Gather your team and dedicate time to dive into the exercises and tools shared below. You may pull in some people for one or two conversations, and others may be with you every step of the way. Try to build a working committee who will support you on this journey. While one person may carry the vision for a market’s brand, it takes a team including your vendors, volunteers, and others to bring that vision to life.

Hands-on Exercise:

Find your Brand Strengths, Values, and Personality

After you’ve gathered a team to brainstorm alongside you (it can be just one other person if you’re starting small!), pick a time to meet to brainstorm the unique value that your market brings to your vendors, customers, and the community as a whole. Identify your strengths and key assets, values, and personality.

More on your own:

Tools & Resources

 

Build Your Visual Identity

Continue developing your brand with this exercise adapted from a Studio MESH and OFMA workshop to select colors, typography, & materials.

 
 

Define a Brand Personality

This free resource from Investopedia breaks down different ideas for ways to define your brands personality. Consider it a level-up from the Hands-on Exercise shared above.

 
 

Survey Your Community

Sometimes we need to ask our people. Use this example audience survey to engage your most-valued stakeholders in defining your brand.

FAQ

 

Find answers to frequently asked questions about branding and marketing for farmers markets below!
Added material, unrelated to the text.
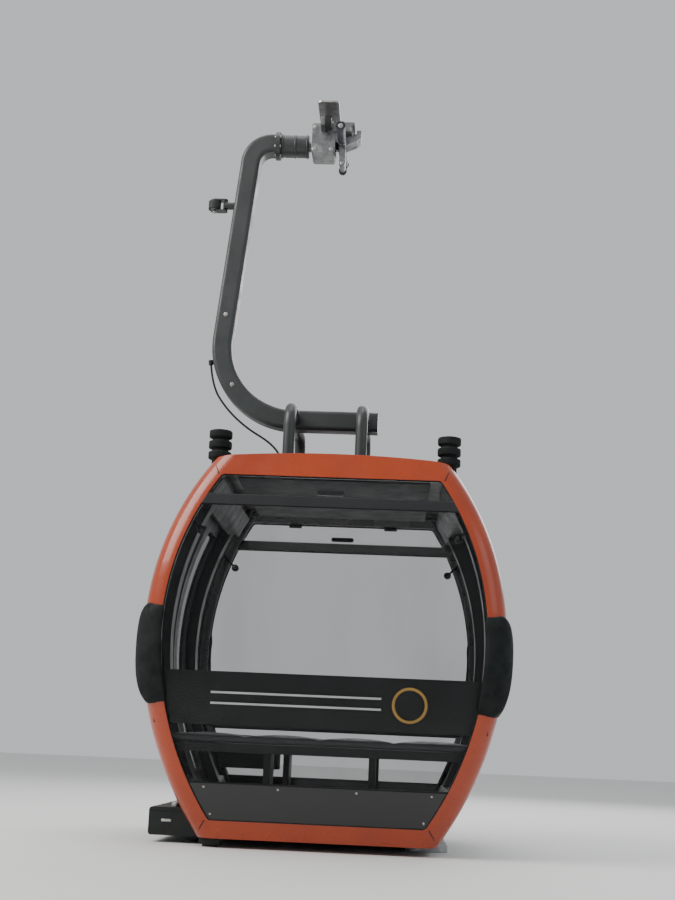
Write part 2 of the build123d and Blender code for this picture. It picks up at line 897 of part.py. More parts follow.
# Cable from a gland on the riser to a gland on the roof
route_points = [Vector(x, 0, roof_z + z) for x, z in cable_points]
runs = [(after - before).length for before, after in zip(route_points, route_points[1:])]
radii = []
for index in range(1, len(route_points) - 1):
    arrive = route_points[index] - route_points[index - 1]
    leave = route_points[index + 1] - route_points[index]
    turn = arrive.get_angle(leave)
    radii.append(0.45 * min(runs[index - 1], runs[index]) / tan(radians(turn / 2)))
print("cable runs", [round(run) for run in runs], "radii", [round(radius) for radius in radii])
with BuildPart() as cable:
    with BuildLine() as cable_route:
        FilletPolyline(*route_points, radius=radii)
    with BuildSketch(Plane(origin=route_points[0], z_dir=route_points[1] - route_points[0])):
        Circle(cable_radius)
    sweep(path=cable_route.wire())
cable_length = cable_route.wire().length
print("cable length", round(cable_length), "volume ratio", cable.part.volume / (cable_length * 3.14159 * 49))
save(cable.part, "hanger_cable")

bend_center = (riser_foot_x + riser_bend * tan(radians((90 + riser_lean) / 2)), beam_z + riser_bend)
clip_x, clip_z = cable_points[0][0], roof_z + cable_points[0][1] + gland_length / 2
with BuildPart() as glands:
    with BuildSketch(Plane(origin=route_points[0], z_dir=route_points[0] - route_points[1])):
        Circle(gland_radius)
    extrude(amount=gland_length)
    with BuildSketch(Plane.XZ):
        with Locations((clip_x + gland_length, clip_z)):
            Rectangle(2 * gland_length, gland_clip)
        with Locations(bend_center):
            Circle(riser_bend + arm_width / 2 + fit, mode=Mode.SUBTRACT)
    extrude(amount=gland_clip / 2, both=True)
    with BuildSketch(Plane(origin=route_points[-1], z_dir=route_points[-1] - route_points[-2])):
        Circle(gland_radius)
    extrude(amount=cable_points[-1][1] + gland_length)
    add(across_prism(-fit, 0, cabin_height + fit, roof_crown), mode=Mode.SUBTRACT)
save(glands.part, "cable_glands")

# Grip body: housing, fixed jaw over the rope, ears for the moving jaw, pins for rollers and hanger
with BuildPart() as grip:
    with BuildSketch(Plane.XZ):
        with Locations(((housing_left + housing_right) / 2, (housing_top + housing_bottom) / 2)):
            RectangleRounded(housing_right - housing_left, housing_top - housing_bottom, housing_corner)
    extrude(amount=grip_half_length, both=True)
    with BuildSketch(Plane.XZ):
        with Locations(((housing_right + jaw_right - margin) / 2, (jaw_top + jaw_bottom) / 2)):
            RectangleRounded(jaw_right - housing_right + margin, jaw_top - jaw_bottom, rope_radius / 3)
    extrude(amount=jaw_half_length, both=True)
    for side in (-1, 1):
        with BuildSketch(Plane.XZ.offset(side * (moving_jaw_half_length + fit))):
            with Locations((jaw_pivot_x, jaw_pivot_z)):
                Circle(jaw_boss_radius)
            with Locations(((jaw_pivot_x + housing_right - margin) / 2, (jaw_pivot_z + jaw_bottom) / 2)):
                Rectangle(jaw_pivot_x + jaw_boss_radius - housing_right + margin, jaw_bottom - jaw_pivot_z)
        extrude(amount=side * ear_thickness)
    with BuildSketch(Plane.XZ):
        Circle(rope_radius)
    extrude(amount=2 * jaw_half_length, both=True, mode=Mode.SUBTRACT)
    with BuildSketch(Plane.XZ):
        with Locations((jaw_pivot_x, jaw_pivot_z)):
            Circle(jaw_pin_radius)
    extrude(amount=moving_jaw_half_length + ear_thickness, both=True)
    with BuildSketch(Plane(origin=(housing_left + housing_corner, 0, head_z), z_dir=(-1, 0, 0))):
        Circle(head_pin_radius)
    extrude(amount=housing_left + housing_corner - head_pin_end)
    for side in (-1, 1):
        arm_x = roller_x - roller_width / 2 - roller_gap - roller_arm_width / 2
        with BuildSketch(Plane.XY.offset(roller_z - roller_arm_height / 2)):
            with Locations((arm_x, side * (roller_y + grip_half_length) / 2)):
                Rectangle(roller_arm_width, roller_y - grip_half_length + roller_arm_height)
        extrude(amount=roller_arm_height)
        with BuildSketch(Plane(origin=(arm_x, side * roller_y, roller_z), z_dir=(1, 0, 0))):
            Circle(roller_pin_radius)
        extrude(amount=roller_arm_width / 2 + roller_gap + roller_width + roller_gap)
save(grip.part, "grip_body")

# Moving jaw: hook under the rope and lever below the pivot
with BuildPart() as moving_jaw:
    with BuildSketch(Plane.XZ):
        with Locations((jaw_pivot_x, jaw_pivot_z)):
            Circle(jaw_boss_radius)
        with BuildLine():
            Polyline(
                (jaw_pivot_x, jaw_pivot_z + jaw_boss_radius),
                (-rope_radius, jaw_hook_high),
                (rope_radius / 2, jaw_hook_high),
                (rope_radius / 2, jaw_hook_top),
                (jaw_hook_right, jaw_hook_top),
                (jaw_hook_right, jaw_hook_low + rope_radius),
                (rope_radius, jaw_hook_low),
                (jaw_pivot_x, jaw_pivot_z - jaw_boss_radius),
                close=True,
            )
        make_face()
        with BuildLine():
            Polyline(
                (jaw_pivot_x - lever_width / 2, jaw_pivot_z),
                (jaw_pivot_x + lever_width / 2, jaw_pivot_z),
                (lever_end_x + lever_width / 2, lever_end_z),
                (lever_end_x - lever_width / 2, lever_end_z),
                close=True,
            )
        make_face()
        with Locations((lever_end_x, lever_end_z)):
            Circle(lever_width / 2)
        Circle(rope_radius, mode=Mode.SUBTRACT)
        with Locations((jaw_pivot_x, jaw_pivot_z)):
            Circle(jaw_pin_radius + pin_clearance, mode=Mode.SUBTRACT)
    extrude(amount=moving_jaw_half_length, both=True)
save(moving_jaw.part, "moving_jaw")

# Torsion bar tubes on both sides of the jaw's pivot
torsion_start = moving_jaw_half_length + fit + ear_thickness + fit
with BuildPart() as torsion:
    for side in (-1, 1):
        with BuildSketch(Plane.XZ.offset(side * torsion_start)):
            with Locations((jaw_pivot_x, jaw_pivot_z)):
                Circle(torsion_radius)
        extrude(amount=side * torsion_length)
        with BuildSketch(Plane.XZ.offset(side * (torsion_start + torsion_length))):
            with Locations((jaw_pivot_x, jaw_pivot_z)):
                RegularPolygon(torsion_cap_radius, 6)
        extrude(amount=side * torsion_cap_length)
save(torsion.part, "torsion_tubes")

# Drive plate on its posts
with BuildPart() as plate:
    with BuildSketch(Plane.XY.offset(plate_z)):
        with Locations(((plate_left + plate_right) / 2, 0)):
            RectangleRounded(plate_right - plate_left, 2 * plate_half_length, arm_corner)
    extrude(amount=plate_thickness)
    with BuildSketch(Plane.XY.offset(plate_z)):
        with Locations(*(((housing_left + housing_right) / 2, side * plate_post_y) for side in (-1, 1))):
            Circle(plate_post_radius)
    extrude(amount=housing_top + fit - plate_z)
save(plate.part, "drive_plate")

# Running rollers
with BuildPart() as roller:
    with BuildSketch(Plane(origin=(roller_x - roller_width / 2, -roller_y, roller_z), z_dir=(1, 0, 0))):
        Circle(roller_radius)
        Circle(roller_pin_radius + pin_clearance, mode=Mode.SUBTRACT)
    extrude(amount=roller_width)
save_ends(roller.part, "running_roller")
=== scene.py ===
import math

import bpy
from mathutils import Matrix, Vector
from mathutils.kdtree import KDTree


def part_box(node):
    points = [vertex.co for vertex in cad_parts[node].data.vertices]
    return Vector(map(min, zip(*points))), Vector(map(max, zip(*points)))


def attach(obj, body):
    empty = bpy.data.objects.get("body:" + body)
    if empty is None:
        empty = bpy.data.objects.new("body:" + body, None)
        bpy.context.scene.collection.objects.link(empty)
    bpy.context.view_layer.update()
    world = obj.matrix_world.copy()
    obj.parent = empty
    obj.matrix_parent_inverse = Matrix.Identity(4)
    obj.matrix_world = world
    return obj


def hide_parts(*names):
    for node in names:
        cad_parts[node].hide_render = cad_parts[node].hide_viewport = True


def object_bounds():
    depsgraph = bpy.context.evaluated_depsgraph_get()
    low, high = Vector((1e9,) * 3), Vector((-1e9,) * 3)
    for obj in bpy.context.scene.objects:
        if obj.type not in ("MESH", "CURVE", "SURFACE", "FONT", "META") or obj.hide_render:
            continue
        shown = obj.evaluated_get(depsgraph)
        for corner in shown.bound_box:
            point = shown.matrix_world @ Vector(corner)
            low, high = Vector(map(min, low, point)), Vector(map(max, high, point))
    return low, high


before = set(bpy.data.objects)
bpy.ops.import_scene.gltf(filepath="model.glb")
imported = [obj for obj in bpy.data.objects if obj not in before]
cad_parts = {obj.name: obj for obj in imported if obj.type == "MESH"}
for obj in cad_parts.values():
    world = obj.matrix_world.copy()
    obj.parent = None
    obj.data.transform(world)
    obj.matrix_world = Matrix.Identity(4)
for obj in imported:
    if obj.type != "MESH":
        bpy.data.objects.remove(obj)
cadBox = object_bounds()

# Cable car cabin with its hanger and rope grip, in metres.
# +Y runs along the rope, +Z is up, the doors are on the -X side.

# View and light
view = {
    "place": (0.43, -8.46, -4.11),  # where the photo was taken from
    "target": (0.0, 0.0, -2.62),
    "roll": 2.5,
    "lens": 53.0,
    "sensor": 36.0,
    "shiftUp": 0.07,
}
studio = {
    "sky": (0.86, 0.88, 0.9),
    "skyStrength": 0.72,
    "floor": (0.74, 0.74, 0.73),
    "floorSize": 60.0,
    "floorDrop": 0.001,
    "floorRough": 0.75,
    "softboxes": (
        # place, target, size, watts, tint
        ((-5.6, -3.4, 2.2), (0.0, 0.0, -3.8), 5.5, 640.0, (1.0, 0.97, 0.93)),
        ((5.0, -4.0, -0.5), (0.0, 0.0, -3.0), 3.0, 30.0, (0.92, 0.96, 1.0)),
        ((2.4, 6.6, 1.6), (0.0, 0.0, -3.2), 7.0, 440.0, (1.0, 1.0, 1.0)),
        ((0.0, 0.0, 4.0), (0.0, 0.0, -2.5), 4.0, 130.0, (1.0, 1.0, 1.0)),
    ),
}


def aim(thing, target, roll=0.0):
    # Turns a lamp or camera towards a point.
    direction = Vector(target) - thing.location
    turn = direction.to_track_quat("-Z", "Y").to_matrix().to_4x4()
    thing.rotation_euler = (turn @ Matrix.Rotation(math.radians(roll), 4, "Z")).to_euler()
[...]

  • If you can create a friendly, approachable feeling at your market, that is consistent week to week, you develop an experience for your customer that is recognizable, makes them feel comfortable, and leaves them feeling the way you want them to feel. Building a brand develops recognition around your market, and when this recognition is supported by positive customer service and quality products, it helps reinforce trust in your market and helps build loyalty to your market. This kind of loyalty means you have customers that will return to your market time and time again, and also they will become champions for your market to their friends and family (who will then become your customers!).

  • A typical farmers market brand will represent high quality food that is fresh and healthy; showcase support for building the local economy; symbolize a reconnection with where our food comes from, and the people who make & grow it; and appeals to a community need for a central meeting point for people (revitalizing the idea of a town square, where commerce and personal interactions overlap).

  • A brand is a living thing - it will grow and change alongside your farmers market. But there are some things to look for to know you are successful in building your brand. What you say, your brand visuals, the culture and experience you create when folks engage with you or your company is consistent. All of your touch points—website, social media, space, packaging, print marketing, giveaways, product, and you-are consistent visually and verbally. This will all extend into your vendors as well. Your vendors will go beyond just speaking about their own businesses, they will be able to speak to the value and purpose of the farmers market as a whole, and they will all speak to the same kinds of things.